50      Aux termes de l’article 101 du règlement de procédure, sous réserve des autres dispositions du chapitre huitième du titre deuxième dudit règlement, toute partie qui succombe supporte ses propres dépens et est condamnée aux dépens exposés par l’autre partie, s’il est conclu en ce sens. En vertu de l’article 102, paragraphe 1, du même règlement, le Tribunal peut décider, lorsque l’équité l’exige, qu’une partie qui succombe supporte ses propres dépens, mais n’est condamnée que partiellement aux dépens exposés par l’autre partie, voire qu’elle ne doit pas être condamnée à ce titre.

51      Il résulte des motifs énoncés dans le présent arrêt que la Commission est la partie qui succombe. En outre, la requérante a, dans ses conclusions, expressément demandé que la Commission soit condamnée aux dépens. Les circonstances de l’espèce ne justifiant pas l’application des dispositions de l’article 102, paragraphe 1, du règlement de procédure, la Commission doit supporter ses propres dépens et est condamnée à supporter les dépens exposés par la requérante.

Par ces motifs,

LE TRIBUNAL DE LA FONCTION PUBLIQUE
(deuxième chambre)

déclare et arrête :

1)      La décision de la Commission européenne du 3 octobre 2013 refusant d’accorder à Mme Pondichie l’indemnité de dépaysement au titre de l’article 4, paragraphe 1, sous a), de l’annexe VII du statut est annulée.

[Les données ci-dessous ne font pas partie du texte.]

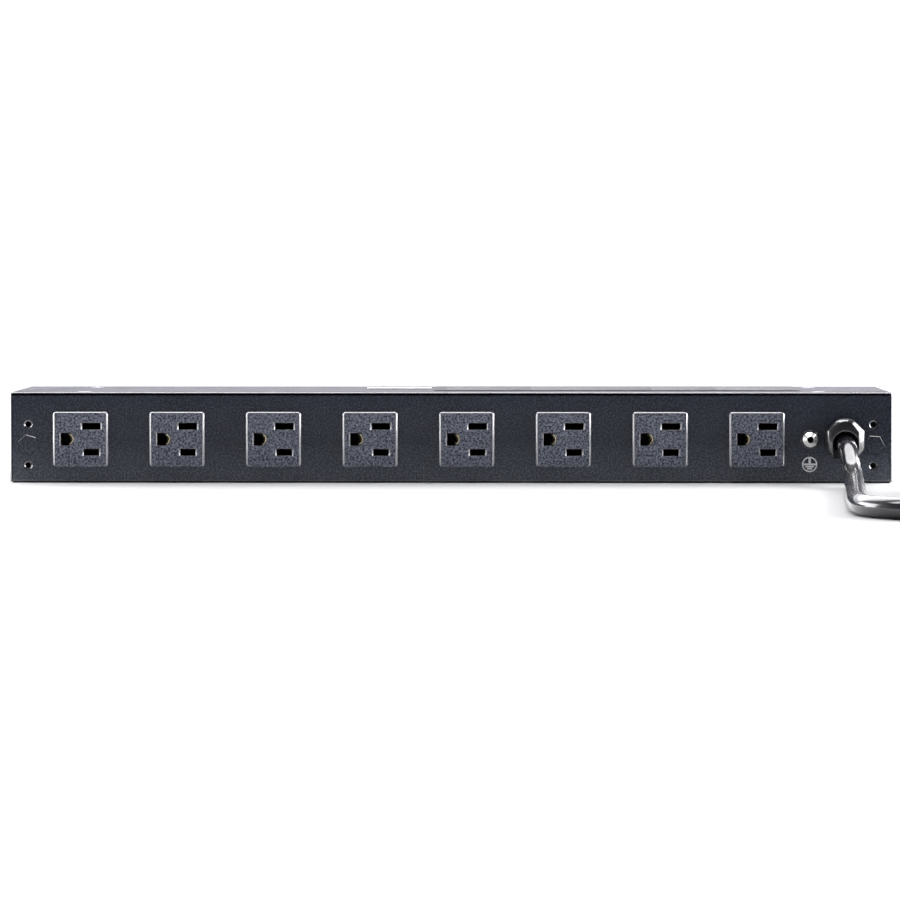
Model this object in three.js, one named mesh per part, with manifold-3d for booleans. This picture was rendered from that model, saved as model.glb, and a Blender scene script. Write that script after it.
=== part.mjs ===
// 1U rack power strip: a folded steel casing with eight outlets, a grounding post and a
// power cord on its rear panel, and a rocker switch, a reset breaker and two outlets on
// its front panel. Millimetres. +X along the strip, +Y from the rear panel to the front
// panel, +Z up. The origin is under the middle of the casing, on the surface it stands on.
import * as THREE from 'three';
import { mergeVertices } from 'three/addons/utils/BufferGeometryUtils.js';
import Module from 'manifold-3d';

const wasm = await Module();
wasm.setup();

// ---------------------------------------------------------------- driving dimensions
const width = 431;             // casing, between the rack rails
const height = 44.2;           // casing, one rack unit less its clearance
const depth = 90;              // rear panel to front panel, outside
const chassisSheet = 1.2;
const coverSheet = 1.0;
const gap = 0.3;               // play between neighbouring pieces
const faceY = -depth / 2;      // outside of the rear panel; the front panel mirrors it
const innerY = faceY + chassisSheet;
const outletCount = 8;
const outletPitch = 47.17;
const firstOutletX = -180.85;
const outletZ = 21.3;
const frontOutletX = [-150, -150 + outletPitch];
const outletFace = 27;         // square face plate
const outletProud = 2.2;
const outletBody = 25.2;       // square body behind the plate
const outletBack = -27;        // where the body ends inside the casing
const slotX = 5.15;            // blade slots, from the middle of the face
const slotRise = 6.35;         // blade slots, above and below the middle
const slotHeight = 3.2;
const neutralSlot = 8.5;
const lineSlot = 7.1;
const groundX = slotX - 11.9;  // ground hole
const groundWide = 6.6;
const groundHigh = 5.8;
const slotWall = 4;            // depth of the narrow part of each slot
const barFace = -25.4;         // bus bars: the side that faces the inside of the casing
const barThick = 0.8;
const endHoleX = 206.2;        // two tapped holes at each end of the rear panel
const endHoleZ = [8.5, 28.5];
const clinchX = 206.6;         // flush hexagon standoff at each end
const clinchZ = 18.5;
const groundPost = { x: 175.2, z: 21.3 };
const relief = { x: 191.8, z: 21.5 };
const cordRadius = 4.7;
const cordExitZ = 19.7;
const switchX = 160;
const breakerX = 118;
const frontMiddleZ = 22;
const rockerTilt = THREE.MathUtils.degToRad(11);
const leverTilt = THREE.MathUtils.degToRad(-6.6);
const topScrews = { x: 180, y: 33 };
const sideScrews = { y: 25, z: 12 };

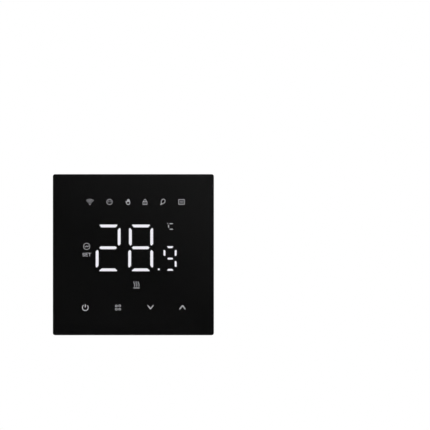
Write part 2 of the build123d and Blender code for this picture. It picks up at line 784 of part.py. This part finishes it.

2)      La Commission européenne supporte ses propres dépens et est condamnée à supporter les dépens exposés par Mme Pondichie.

Bradley

Kreppel

Rofes i Pujol

Ainsi prononcé en audience publique à Luxembourg, le 18 juin 2015.

Le greffier

 

       Le président

W. Hakenberg

 

       K. Bradley


* Langue de procédure : le français.